Me and More about Anke-Eve
So I was lucky enough to be chosen to submit a reader story for Helmet Hair Magazine. They asked me to write a brief story about my riding history and this is what came out of it.
Check it out when you get a chance!
I also received another email from this gentlemen who initially told me about Anke-Eve. He sent me a few more photos of her earlier in her riding career and later in life.
http://www.gearchic.com/Pics/anke3.jpg
http://www.gearchic.com/Pics/anke4.jpg
http://www.gearchic.com/Pics/anke5.jpg
I wish I could find her and talk to her. Sounds like she may have already passed away or is unreachable.

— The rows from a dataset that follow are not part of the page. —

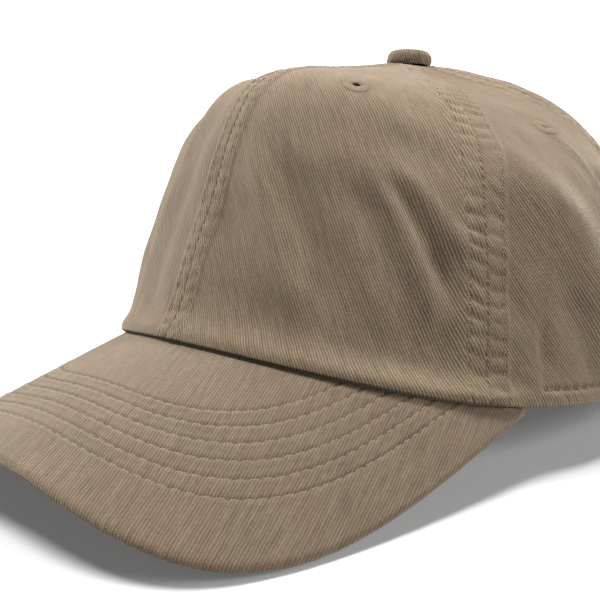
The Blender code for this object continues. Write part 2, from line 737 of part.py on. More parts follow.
# ---------------------------------------------------------------- standing pose
def world_points(collection):
    """Every vertex of the finished pieces, in world space."""
    bpy.context.view_layer.update()
    depsgraph = bpy.context.evaluated_depsgraph_get()
    clouds = []
    for item in collection.objects:
        shape = item.evaluated_get(depsgraph).to_mesh()
        cloud = np.empty(3 * len(shape.vertices))
        shape.vertices.foreach_get("co", cloud)
        matrix = np.array(item.matrix_world)
        clouds.append(cloud.reshape(-1, 3) @ matrix[:3, :3].T + matrix[:3, 3])
        item.evaluated_get(depsgraph).to_mesh_clear()
    return np.concatenate(clouds)


def lean_that_stands(points):
    """The lean at which the bill's side edges and the rear rim are equally low."""
    low, high = 0.0, math.radians(30.0)
    for _ in range(40):
        lean = 0.5 * (low + high)
        height = points[:, 2] * math.cos(lean) - points[:, 1] * math.sin(lean)
        bill_low = height[points[:, 1] < -0.03].min()
        rear_low = height[points[:, 1] > 0.03].min()
        if bill_low < rear_low:
            low = lean
        else:
            high = lean
    return 0.5 * (low + high)


def stand_cap(holder):
    """Lean the cap, then put the centre of its box's base at the world origin."""
    stand = holder["stand"]
    stand.rotation_euler = (-lean_that_stands(world_points(holder["collection"])), 0.0, 0.0)
    points = world_points(holder["collection"])
    low = points.min(axis=0)
    high = points.max(axis=0)
    stand.location = (-(low[0] + high[0]) / 2.0, -(low[1] + high[1]) / 2.0, -low[2])
    bpy.context.view_layer.update()


def main():
    clear_scene()
    holder = {
        "collection": new_collection(COLLECTION),
        "cutters": new_collection("cutters"),
        "stand": bpy.data.objects.new("cap_stand", None),
    }
    bpy.context.scene.collection.objects.link(holder["stand"])
    make_crown(holder)
    for name, seam in tape_names():
        make_tape(name, seam, holder)
    make_sweatband(holder)
    make_care_label(holder)
    make_arch_binding(holder)
    make_bill(holder)
    make_button(holder)
    make_strap(holder)
    make_buckle_frame(holder)
    make_buckle_lever(holder)
    make_buckle_loop(holder)
    stand_cap(holder)


main()
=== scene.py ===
"""The looks of a six-panel washed-twill baseball cap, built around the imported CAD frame.

The CAD is drawn in a sewing frame (rim front at (0, -RIM_FRONT, 0), +Z through the button,
-Y over the bill, +X to the wearer's left) and then leaned back so that it stands on a table.
Every piece here is worked out in that sewing frame with the CAD's own formulas, and placed in
the row frame by the lean, which is read from the strap's joint.
"""
import json
import math

import bpy
import numpy as np
from mathutils import Matrix, Vector


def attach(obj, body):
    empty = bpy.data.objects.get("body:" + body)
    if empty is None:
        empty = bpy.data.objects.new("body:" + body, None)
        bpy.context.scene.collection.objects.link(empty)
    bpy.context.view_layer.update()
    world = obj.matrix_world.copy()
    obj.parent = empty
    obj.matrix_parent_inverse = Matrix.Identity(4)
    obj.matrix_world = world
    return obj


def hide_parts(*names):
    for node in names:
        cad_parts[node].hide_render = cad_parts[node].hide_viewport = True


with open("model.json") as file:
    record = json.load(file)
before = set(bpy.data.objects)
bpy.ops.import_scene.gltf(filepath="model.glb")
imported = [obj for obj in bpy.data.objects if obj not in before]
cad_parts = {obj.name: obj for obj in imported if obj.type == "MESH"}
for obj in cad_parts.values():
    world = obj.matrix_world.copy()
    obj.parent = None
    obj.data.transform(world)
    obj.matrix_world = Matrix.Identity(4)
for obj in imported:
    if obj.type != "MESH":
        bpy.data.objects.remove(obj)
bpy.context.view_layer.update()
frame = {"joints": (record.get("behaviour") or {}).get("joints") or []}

# ---------------------------------------------------------------- the CAD's dimensions, metres
RIM_HALF_WIDTH = 0.0847
RIM_FRONT = 0.1016
RIM_REAR = 0.1039
CROWN_HEIGHT = 0.0897
REAR_RIM_DROP = 0.0187
CLOTH = 0.0007
GAP = 0.0003
APEX_PULL = (0.706, 0.119, 0.020)
APEX_FALL = (0.0102, 0.0128, -0.0092)
APEX_FALL_SOFTNESS = 0.004
RIM_PULL = (0.827, -0.071, -0.110)
RIM_LIFT = (0.899, 0.081, 0.095)
SEAM_ANGLES = tuple(math.radians(degrees) for degrees in (0.0, 61.3, 118.2, 180.0))
APEX_HOLE = 0.0034
BILL_ARCH_RADIUS = 0.103
BILL_PITCH = math.radians(20.4)
BILL_REACH = 0.1292
BILL_HALF_WIDTH = 0.0911
BILL_SIDE_POWER = 2.65
BILL_FRONT_POWER = 3.83
BILL_CORNER_ANGLE = math.radians(68.4)
BILL_TOP_DEPTH = 0.00035
BILL_UNDER_DEPTH = 0.00365
EYELET_SHARE = 0.43
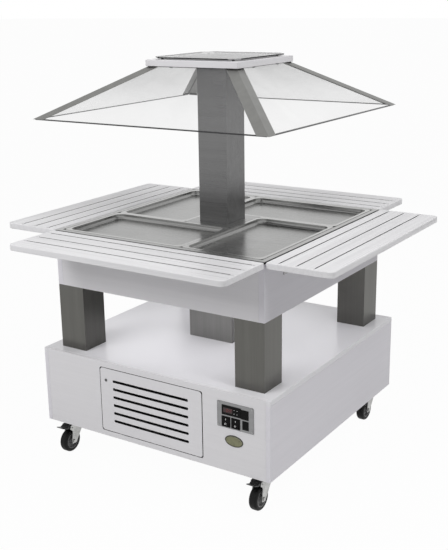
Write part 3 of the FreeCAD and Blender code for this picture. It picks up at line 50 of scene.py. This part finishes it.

Here's the latest email from my new friend:
*****
Dear Mrs. Donn,
Thank you very much, indeed, for your kind lines and the interest you take in Miss Goldmann. Yes, she was a very good lucking woman at her time, and a spectacular rider. I saw her performing in many race circuits on her BMWs, and she was the only woman I knew in those years, riding her heavy bikes also in heavy frost when almost all the males stayed at home. I have lost contact with her decades ago, I only know she stopped riding and racing after a fatal accident of her then closest friend, and afterwards spent most of the year travelling alone (hard-core) with a rucksack only throughout the Sunda Islands,Laos, Kambodja, Vietnam, and Burma. This is why she is almost entirely forgotten today, and in the Internet age nobody goes any more through the old motorcycle mags of the 50s and 60s where her articles on motorcycling women and race erports appeared regularly. I read her in German, English, French, Spanish, and Swedish, and I also remember publications in Japan and the US. She was a good looking, long-legged woman, 6 feet tall, and a school teacher for German language at an US Air Force School. It is a matter of satisfaction for me that you take such an interest in her. When discovering the American WIMA section in Internet I drew their attention to Anke-Eve because I remember that, back in 1957 or 58, she was one of the six or eight ladies in Europe establishing the European WIMA section.
I her later years she lefts the BMWs and shifted to 750 MV Agustas. I believe she was the first and long time the only female handling these machines. Today, of course, thousands of women handle such competitive bikes, but at that time it was sensational. As your website is also focusing on motorcycle gear one thing has come to my mind that might be of interest to you: Anke-Eve designed her outfits herself, and one of the leading producers ("Harro") successfully put a one-piece racing suit on the market they had created on her request: it introduced a zipper running diagonally and sideways instead of frontally. Anyway, I shall add two or three to this message. Apart from my memory I do not have any documentation on her, but if ever you come to Paris (and read French): I know that between about 1957 and 1965 "MOTO REVUE" regularly published Anke-Eve's reports. I wish you all the best, and let me know what additional information you would care to have.